» **Provided records**:
[start]

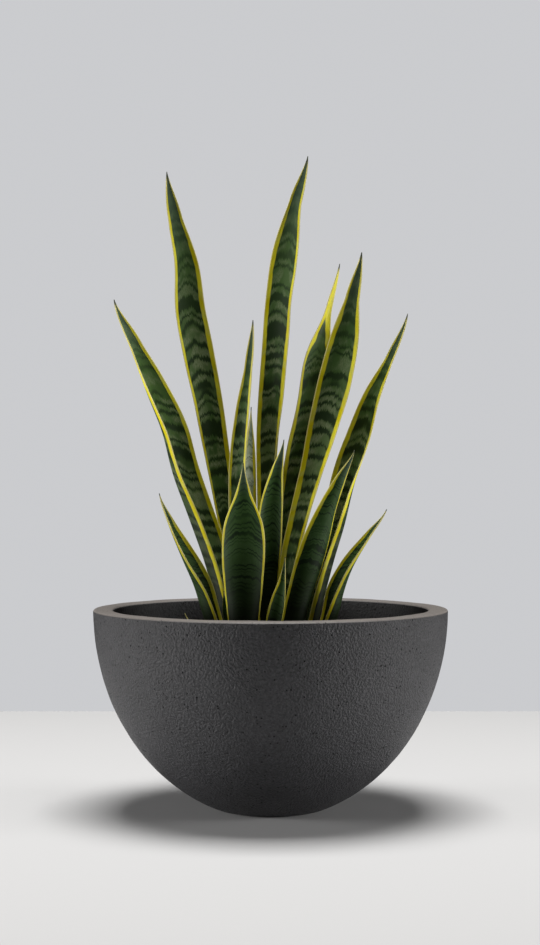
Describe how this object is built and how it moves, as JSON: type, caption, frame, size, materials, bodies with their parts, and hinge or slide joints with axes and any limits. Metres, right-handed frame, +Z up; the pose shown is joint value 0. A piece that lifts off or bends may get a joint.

[end]
[start]

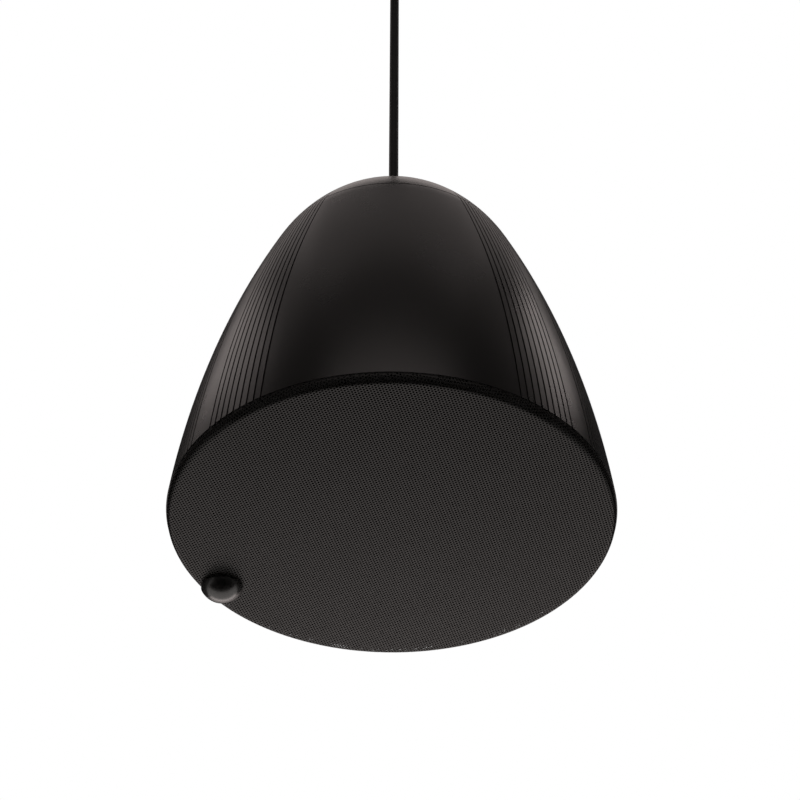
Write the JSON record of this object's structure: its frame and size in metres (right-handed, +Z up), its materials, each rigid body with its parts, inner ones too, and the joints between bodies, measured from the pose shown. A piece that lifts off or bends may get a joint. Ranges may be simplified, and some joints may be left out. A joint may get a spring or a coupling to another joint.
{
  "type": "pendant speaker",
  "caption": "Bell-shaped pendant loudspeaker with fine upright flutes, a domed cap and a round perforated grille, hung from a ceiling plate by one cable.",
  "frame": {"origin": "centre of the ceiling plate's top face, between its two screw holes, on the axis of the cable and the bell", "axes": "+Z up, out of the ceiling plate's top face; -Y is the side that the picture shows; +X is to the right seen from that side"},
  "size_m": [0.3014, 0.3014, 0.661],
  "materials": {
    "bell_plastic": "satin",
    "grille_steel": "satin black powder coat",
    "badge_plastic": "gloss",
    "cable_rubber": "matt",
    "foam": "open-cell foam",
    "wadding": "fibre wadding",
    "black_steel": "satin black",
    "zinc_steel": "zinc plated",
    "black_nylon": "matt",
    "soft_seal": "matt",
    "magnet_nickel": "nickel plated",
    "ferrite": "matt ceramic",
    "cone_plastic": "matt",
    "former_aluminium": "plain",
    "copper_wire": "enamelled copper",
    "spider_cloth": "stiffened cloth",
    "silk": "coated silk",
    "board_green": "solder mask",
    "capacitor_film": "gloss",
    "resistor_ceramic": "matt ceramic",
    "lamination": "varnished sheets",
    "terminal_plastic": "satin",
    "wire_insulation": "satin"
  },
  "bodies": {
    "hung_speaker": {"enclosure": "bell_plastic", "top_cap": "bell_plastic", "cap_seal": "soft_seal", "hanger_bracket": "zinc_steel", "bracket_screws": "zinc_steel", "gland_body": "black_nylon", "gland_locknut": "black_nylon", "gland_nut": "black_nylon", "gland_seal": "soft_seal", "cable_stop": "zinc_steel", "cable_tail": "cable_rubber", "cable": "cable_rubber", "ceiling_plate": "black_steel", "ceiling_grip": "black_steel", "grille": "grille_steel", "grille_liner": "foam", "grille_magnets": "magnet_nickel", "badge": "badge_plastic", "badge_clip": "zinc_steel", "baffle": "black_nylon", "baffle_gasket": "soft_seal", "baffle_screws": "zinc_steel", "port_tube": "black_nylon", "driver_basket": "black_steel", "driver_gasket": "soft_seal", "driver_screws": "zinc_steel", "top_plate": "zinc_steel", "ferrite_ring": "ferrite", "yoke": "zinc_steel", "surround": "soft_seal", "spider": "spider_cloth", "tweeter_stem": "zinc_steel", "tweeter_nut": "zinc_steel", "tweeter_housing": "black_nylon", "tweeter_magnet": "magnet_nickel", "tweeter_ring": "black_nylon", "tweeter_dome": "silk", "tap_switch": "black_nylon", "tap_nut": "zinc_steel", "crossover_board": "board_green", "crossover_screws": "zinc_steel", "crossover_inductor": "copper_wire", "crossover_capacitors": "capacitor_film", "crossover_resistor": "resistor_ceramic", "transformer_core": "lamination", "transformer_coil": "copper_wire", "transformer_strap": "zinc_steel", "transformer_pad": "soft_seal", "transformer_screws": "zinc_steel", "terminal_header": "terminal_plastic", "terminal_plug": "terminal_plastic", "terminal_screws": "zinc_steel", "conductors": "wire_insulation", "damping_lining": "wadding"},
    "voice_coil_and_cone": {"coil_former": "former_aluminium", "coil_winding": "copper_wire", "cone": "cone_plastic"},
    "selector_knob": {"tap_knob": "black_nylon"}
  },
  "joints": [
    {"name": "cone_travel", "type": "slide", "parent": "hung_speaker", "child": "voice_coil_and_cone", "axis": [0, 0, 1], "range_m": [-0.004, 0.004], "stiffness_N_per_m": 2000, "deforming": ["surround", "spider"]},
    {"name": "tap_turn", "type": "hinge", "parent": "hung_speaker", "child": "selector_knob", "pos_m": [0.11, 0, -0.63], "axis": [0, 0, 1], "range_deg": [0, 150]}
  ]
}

[end]

» **Given request**: Copy each line of the records above that carries the word "JSON".

» **Exercise answer**:
Describe how this object is built and how it moves, as JSON: type, caption, frame, size, materials, bodies with their parts, and hinge or slide joints with axes and any limits. Metres, right-handed frame, +Z up; the pose shown is joint value 0. A piece that lifts off or bends may get a joint.
Write the JSON record of this object's structure: its frame and size in metres (right-handed, +Z up), its materials, each rigid body with its parts, inner ones too, and the joints between bodies, measured from the pose shown. A piece that lifts off or bends may get a joint. Ranges may be simplified, and some joints may be left out. A joint may get a spring or a coupling to another joint.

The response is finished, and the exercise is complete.